The parts of the story narrated by JoJo, I found the most enjoyable. Initially I wasn't convinced by his voice, as he seemed wise beyond his years.
"I like to think I know what death is. I like to think it is something I could look at straight."
But it became clear that JoJo was an old soul; having the responsibility of looking after his baby sister and mother; coupled with the family gift will inevitably age your soul.
Leonie the neglectful mother, poisoning everything she touches was a character throughout I kept wondering why she was the way she was. She was unable to place her children's needs before her own:
"She hates me," I say. "No, she loves you. She don't know how to show it. And her love for herself and her love for Michael - well, it gets in the way. It confuse her."

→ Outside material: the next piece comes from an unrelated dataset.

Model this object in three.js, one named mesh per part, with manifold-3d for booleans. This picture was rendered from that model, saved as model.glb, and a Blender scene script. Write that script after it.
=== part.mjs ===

Leonie was desperate to be seen beyond her skin, and once she was she literally lost herself:
"… from the first moment I saw him walking across the grass to where I sat in the shadow of the school sign, he saw me. Saw past skin the colour of unmilked coffee, eyes black, lips the colour of plums, and saw me."
Ward illustrated through Leonie that she was never far away from growth and never far away from decay.
"Growing up out here in the country taught me things. Taught me that after the first fat flush of life, time eats away at things: it rusts machinery, it matures animals to become hairless and featherless, and it withers plants [...] since Mama got sick, I learned pain can do that too."
From the afterlife, Richie is able to voice the injustice, racism and the lynching he experienced. As well as hold the present to account.
Additionally through the road trip, Ward highlights the present day racial profiling.
If you enjoy stories about dysfunctional families this one is definitely for you. Unexpectedly I wasn't left feeling sad or depressed, I almost felt at peace with its ending.
Add to this an exploration of relationships between parents and children young siblings. This is a novel that is just superb and highly recommended.